My thanks to all who have participated!


Frances Elizabeth Schwab said...

Bill-Thanks for all your work on this. I'm interested to see what everyone has posted. I'm sure I'll find some new blogs to follow

Dorene from Ohio said...

Thanks so much for hosting the Civil War challenge! I can't wait to read all the entries.

Kristin said...

Oh no! I thought I had until the 15. Oh well, I will be posting my civil war related post later today. I look forward to reading those above. I'm glad you did this challenge, even if I missed it.

Julie Goucher said...

Bill thanks for organising and collating the wonderful links. I have just popped lunch in the oven to heat, made a cup of tea and am almost ready to read the contributions made.

Susan Clark said...

Fabulous job, Bill. Thanks so much - both for the Challenge and delivering the results to us today.

Anonymous said...

I'm already digging into several of these entries. People have put a lot of time and research into some fascinating family history.

Thanks for prompting us to do this.

sherry kimbrough said...

OK, I did it, too!

Greta Koehl said...

Most excellent! Bet you've had a busy couple of days!

Barbara Poole said...

Thanks Bill for all your efforts on this.

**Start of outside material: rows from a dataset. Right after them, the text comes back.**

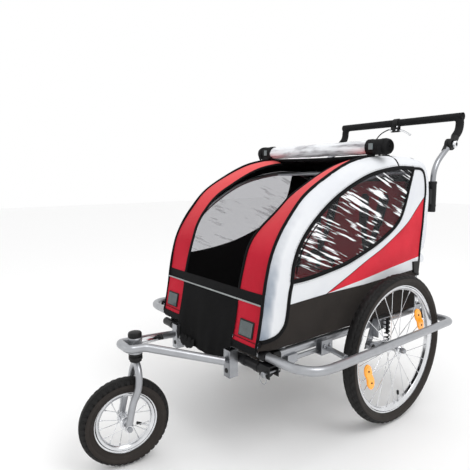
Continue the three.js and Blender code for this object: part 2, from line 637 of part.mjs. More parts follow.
put('brake_clamp', brakeClampGeometry(), BLACK_PLASTIC);
put('brake_lever', brakeLeverGeometry(), SILVER);
put('brake_cable_upper', tube(smooth(UPPER_CABLE), CABLE_R, { sides: 5, steps: 26 }), BLACK_PLASTIC);
put('brake_cable_lower', tube(smooth(LOWER_CABLE), CABLE_R, { sides: 5, steps: 24 }), BLACK_PLASTIC);

export default trailer;
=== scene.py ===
# Child bicycle trailer in its stroller set-up. Lengths are millimetres measured from the rear axle,
# with +Z up, the front along -Y and the trailer's left side along +X, unless a name says otherwise.
import math

import bmesh
import bpy
import numpy as np
from mathutils import Matrix, Vector
from mathutils.geometry import delaunay_2d_cdt


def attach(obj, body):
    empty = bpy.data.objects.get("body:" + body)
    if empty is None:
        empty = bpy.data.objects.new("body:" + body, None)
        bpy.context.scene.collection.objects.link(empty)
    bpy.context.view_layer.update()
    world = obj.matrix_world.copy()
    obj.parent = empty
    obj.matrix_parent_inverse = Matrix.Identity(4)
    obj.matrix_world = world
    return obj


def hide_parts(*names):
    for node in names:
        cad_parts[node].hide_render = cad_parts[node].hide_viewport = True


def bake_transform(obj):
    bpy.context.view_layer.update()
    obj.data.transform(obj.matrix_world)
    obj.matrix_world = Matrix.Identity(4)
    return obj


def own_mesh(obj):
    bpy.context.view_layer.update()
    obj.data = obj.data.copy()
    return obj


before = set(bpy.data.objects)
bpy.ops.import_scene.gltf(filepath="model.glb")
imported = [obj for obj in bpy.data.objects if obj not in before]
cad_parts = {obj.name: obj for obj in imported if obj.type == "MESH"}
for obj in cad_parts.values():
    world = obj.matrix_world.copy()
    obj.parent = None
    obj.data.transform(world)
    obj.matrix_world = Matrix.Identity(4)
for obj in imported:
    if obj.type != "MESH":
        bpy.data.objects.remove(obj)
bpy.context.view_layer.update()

MM = 0.001
AXLE_BEHIND_ORIGIN = 222.85
SIDES = (("left", 1), ("right", -1))

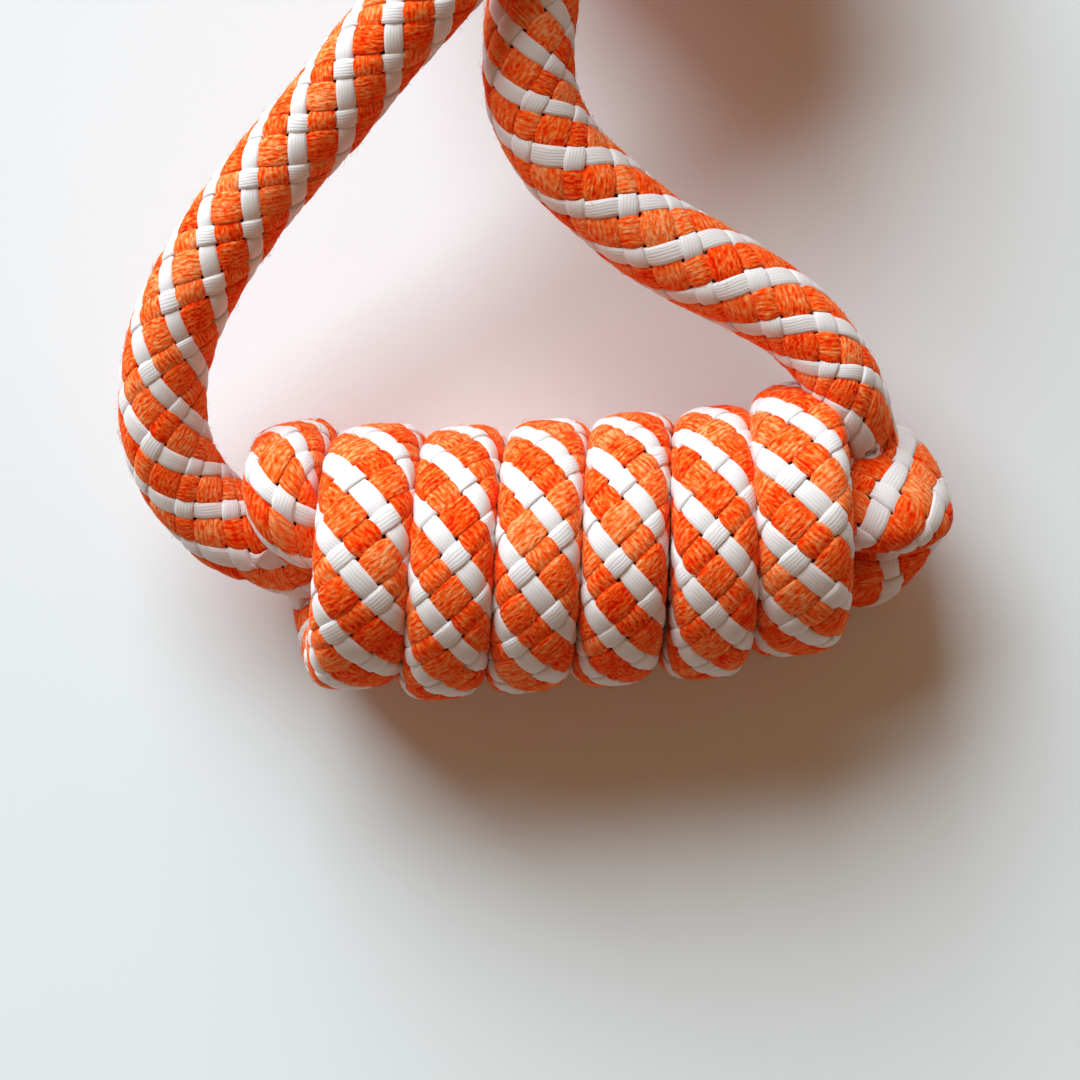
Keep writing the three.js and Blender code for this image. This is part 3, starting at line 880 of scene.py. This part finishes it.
def rope_piece(name, rope, start, end, seed, replaces, fuzz=SPARSE_FUZZ):
    """The stretch of a rope between two steps, as a piece that stands for a CAD node."""
    first, last = rope["braid"][start], rope["braid"][end]
    parts = [
        floats(rope, first, last, seed),
        lining(rope, first, last),
        fibres(rope, first, last, seed + 1, fuzz),
    ]
    before = np.cumsum([0] + [len(part["points"]) for part in parts[:-1]])
    faces = np.concatenate([part["faces"] + count for part, count in zip(parts, before)])
    points, yarn, tone, slots = (
        np.concatenate([part[key] for part in parts]) for key in ("points", "yarn", "tone", "slot")
    )
    points[:, 2] = np.maximum(points[:, 2], TABLE_GAP)
    mesh = bpy.data.meshes.new(name)
    mesh.from_pydata(points.tolist(), [], faces.tolist())
    mesh.uv_layers.new(name="yarn").data.foreach_set("uv", yarn[faces.ravel()].ravel())
    mesh.attributes.new("tone", "FLOAT", "POINT").data.foreach_set("value", tone)
    for slot in sorted(ROPE_MATERIALS):
        mesh.materials.append(ROPE_MATERIALS[slot])
    mesh.polygons.foreach_set("material_index", slots.astype(np.int32))
    mesh.polygons.foreach_set("use_smooth", np.ones(len(faces), dtype=bool))
    mesh.update()
    piece = bpy.data.objects.new(name, mesh)
    bpy.context.collection.objects.link(piece)
    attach(piece, "root")
    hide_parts(replaces)
    print(f"{name}: {2 * len(faces)} triangles")
    return piece


# %% [markdown]
# Each piece starts from a seed of its own, and its fibres from the next one, so that the toy comes
# out the same every time.

# %% Seeds
LEG_SEEDS = {"rope_leg_left": 1, "rope_leg_right": 11}
LEFT_STRAND_SEED, RIGHT_STRAND_SEED, WINDING_SEED, BALL_SEED = 31, 33, 41, 61
SEEDS_PER_PIECE = 2

# %% [markdown]
# ## The legs
#
# The legs are the rope's free stretches: it leaves the grip, stands off the table in a stiff curve
# and goes into the ball. For each, the line that it follows is worked out as a path, but nothing
# uses it.

# %% Legs
PATH_SPACING = 24


def path_of(rope, start, end):
    places = np.unique(np.append(np.arange(start, end, PATH_SPACING), end))
    return rope["points"][places].tolist()


left_end = place_of(main_rope, left_leg[-1][POINT])
right_start = place_of(main_rope, right_leg[-1][POINT])
final = len(main_rope["length"]) - 1
leg_spans = {
    "rope_leg_left": (0, left_end),
    "rope_leg_right": (right_start, final),
}
for name, (start, end) in leg_spans.items():
    leg = rope_piece(name + "_braid", main_rope, start, end, LEG_SEEDS[name], name, DENSE_FUZZ)
    path = path_of(main_rope, start, end)
    if name == "rope_leg_left":
        path = path[::-1]

# %% [markdown]
# ## The grip
#
# The winding begins where the left strand of the bore ends, and ends where the right strand
# begins. The rope also passes close by that second place on its first way through the bore, so it
# is looked for only from well past the first. The winding is one long stretch, and is cut into
# pieces only to keep each mesh small.

# %% Winding and strands
WINDING_AT_LEAST = 500 * MM
WINDING_PIECES = 4
left_bore_end = place_of(main_rope, left_bore[-1][POINT])
well_past = left_bore_end + int(WINDING_AT_LEAST / STEP)
winding_end = place_of(main_rope, right_bore[0][POINT], well_past, right_start)
rope_piece(
    "core_strand_left_braid", main_rope, left_end, left_bore_end,
    LEFT_STRAND_SEED, "grip_core_strand_left_leg",
)
rope_piece(
    "core_strand_right_braid", main_rope, winding_end, right_start,
    RIGHT_STRAND_SEED, "grip_core_strand_right_leg",
)
cuts = np.linspace(left_bore_end, winding_end, WINDING_PIECES + 1).astype(int)
for n in range(WINDING_PIECES):
    rope_piece(
        f"winding_braid_{n + 1}", main_rope, cuts[n], cuts[n + 1],
        WINDING_SEED + SEEDS_PER_PIECE * n, "grip_winding", DENSE_FUZZ,
    )

# %% [markdown]
# ## The ball knot
#
# Three sets of two passes go round a small core ball, each set over the one before. A set is a
# rounded rectangle that is walked round twice, with a small step sideways in between that the next
# set hides. At its two ends it reaches out by one layer more, to go round the set before it.

# %% The route of a set of passes
PASS_WIDE = 6.6 * MM
PASS_THIN = 5.6 * MM
PASS_APART = 13.4 * MM
LAYER_STEP = 11.4 * MM
SHORT_HALF = 19.1 * MM
STEP_HALF = 0.8 * SHORT_HALF
BALL_LEAD = 44 * MM
CORNERS = [(1, 1), (1, -1), (-1, -1), (-1, 1)]
CORNER_STEPS = 4


def pass_stations():
    rows = []

    def add(along, up, lift, side):
        thin_way = (0, math.sin(lift), math.cos(lift))
        rows.append(station(
            (side, along, up), thin_way, PASS_WIDE, PASS_THIN, PRESSED, BALL_LEAD,
        ))

    def round_once(side):
        add(STEP_HALF, SHORT_HALF, 0, side)
        for n, (along_sign, up_sign) in enumerate(CORNERS):
            for step in range(CORNER_STEPS + 1):
                lift = (n + step / CORNER_STEPS) * math.pi / 2
                add(
                    along_sign * SHORT_HALF + LAYER_STEP * math.sin(lift),
                    up_sign * PASS_APART / 2 + (SHORT_HALF - PASS_APART / 2) * math.cos(lift),
                    lift,
                    side,
                )
            if n == 1:
                add(0, -SHORT_HALF, math.pi, side)
        add(-STEP_HALF, SHORT_HALF, 0, side)

    round_once(-PASS_APART / 2)
    for way in (-0.5, 0, 0.5):
        add(way * STEP_HALF, SHORT_HALF, 0, PASS_APART / 2 * math.sin(way * math.pi / 2))
    round_once(PASS_APART / 2)
    return rows


# %% [markdown]
# All three sets have the same route, with its axes swapped round. The knot is turned so that a
# corner between the three sets faces the legs, and is made in two pieces for each set.

# %% Ball knot
LEGS_ENTRY = np.array([-0.5, -0.79, 0.33])
DOWN = np.array([0, 0, -1.0])
SET_TURNS = {
    "ball_passes_inner": np.eye(3),
    "ball_passes_middle": np.array([[0, 0, 1], [1, 0, 0], [0, 1, 0]]),
    "ball_passes_outer": np.array([[0, 1, 0], [0, 0, 1], [1, 0, 0]]),
}


def basis(first, second):
    """Three axes: along first, then towards second, then square to both."""
    one = first / np.linalg.norm(first)
    two = second - one * second.dot(one)
    two = two / np.linalg.norm(two)
    return np.stack([one, two, np.cross(one, two)], axis=1)


ball_turn = basis(LEGS_ENTRY, DOWN) @ basis(np.ones(3), DOWN).T
passes = pass_stations()
ball_seed = BALL_SEED
for name, turn in SET_TURNS.items():
    set_rope = make_rope(passes, (ball_turn @ turn, BALL_CENTRE))
    last = len(set_rope["length"]) - 1
    halves = {"first": (0, last // 2), "second": (last // 2, last)}
    for half, (start, end) in halves.items():
        rope_piece(f"{name}_{half}_braid", set_rope, start, end, ball_seed, name)
        ball_seed += SEEDS_PER_PIECE
    print(f"{name}: {set_rope['length'][-1]:.2f} m of rope")

# %% [markdown]
# The core ball is held inside the knot, and only a dark spot of it shows in the gaps at the knot's
# corners. It keeps its CAD shape and gets a plain dull rubber with a fine grain.

# %% Core ball
core_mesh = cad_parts["ball_core"].data
core_mesh.materials.clear()
core_mesh.materials.append(make_grained(
    "core_rubber", 400, (0.022, 0.022, 0.024), (0.04, 0.04, 0.042), roughness=0.85,
))

# %% [markdown]
# ## Table and light
#
# The toy lies on a pale table, which is a plain plane that reaches past the picture.

# %% Table
TABLE_SIZE = 6
bpy.ops.object.select_all(action="DESELECT")
bpy.ops.mesh.primitive_plane_add(size=TABLE_SIZE)
table = bpy.context.object
table.name = "table"
table_material, table_tree, table_shader = new_material("pale_table")
table_shader.inputs["Base Color"].default_value = (0.82, 0.82, 0.84, 1)
table_shader.inputs["Roughness"].default_value = 0.75
table.data.materials.append(table_material)

# %% [markdown]
# One large soft lamp stands low behind the ball, as a window would, and throws the long soft
# shadows of the photo. The lamp is bluish and the world warm, which together give a white table
# and warm shadows. Angles are in degrees and lengths in metres.

# %% Light
LAMP_AZIMUTH, LAMP_ELEVATION, LAMP_DISTANCE = 112, 29, 4.2
LAMP_WIDTH, LAMP_HEIGHT = 3.6, 3.57
LAMP_ENERGY, LAMP_COLOUR = 428, (0.775, 0.945, 1.0)
WORLD_STRENGTH, WORLD_COLOUR = 0.228, (1.0, 0.61, 0.33, 1)
azimuth, elevation = math.radians(LAMP_AZIMUTH), math.radians(LAMP_ELEVATION)
toward = Vector((
    math.cos(azimuth) * math.cos(elevation),
    math.sin(azimuth) * math.cos(elevation),
    math.sin(elevation),
))
lamp_data = bpy.data.lights.new("window_light", "AREA")
lamp_data.shape = "RECTANGLE"
lamp_data.size, lamp_data.size_y = LAMP_WIDTH, LAMP_HEIGHT
lamp_data.energy, lamp_data.color = LAMP_ENERGY, LAMP_COLOUR
lamp = bpy.data.objects.new("window_light", lamp_data)
bpy.context.collection.objects.link(lamp)
lamp.location = toward * LAMP_DISTANCE
lamp.rotation_euler = (-toward).to_track_quat("-Z", "Y").to_euler()
world = bpy.data.worlds.new("room")
bpy.context.scene.world = world
world.use_nodes = True
background = world.node_tree.nodes["Background"]
background.inputs["Color"].default_value = WORLD_COLOUR
background.inputs["Strength"].default_value = WORLD_STRENGTH
bpy.context.scene.view_settings.view_transform = "Standard"
print(f"lamp {LAMP_DISTANCE} m away at {LAMP_ELEVATION} degrees over the table")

You had a lot to read! Anybody reading every post here will sure come away with a Civil War education.

Nancy said...

OK - So I'm just a little bit late for your challenge ;)

I have my own Civil War Challenge. I need help to identify four soldiers found listed in the Alburgh, VT town records simply as "Four Indians". Read what I have found so far in by blog post for 26-Apr-2011 and help me by spreading the word around.

Thanks for a great posting - they are all great stories.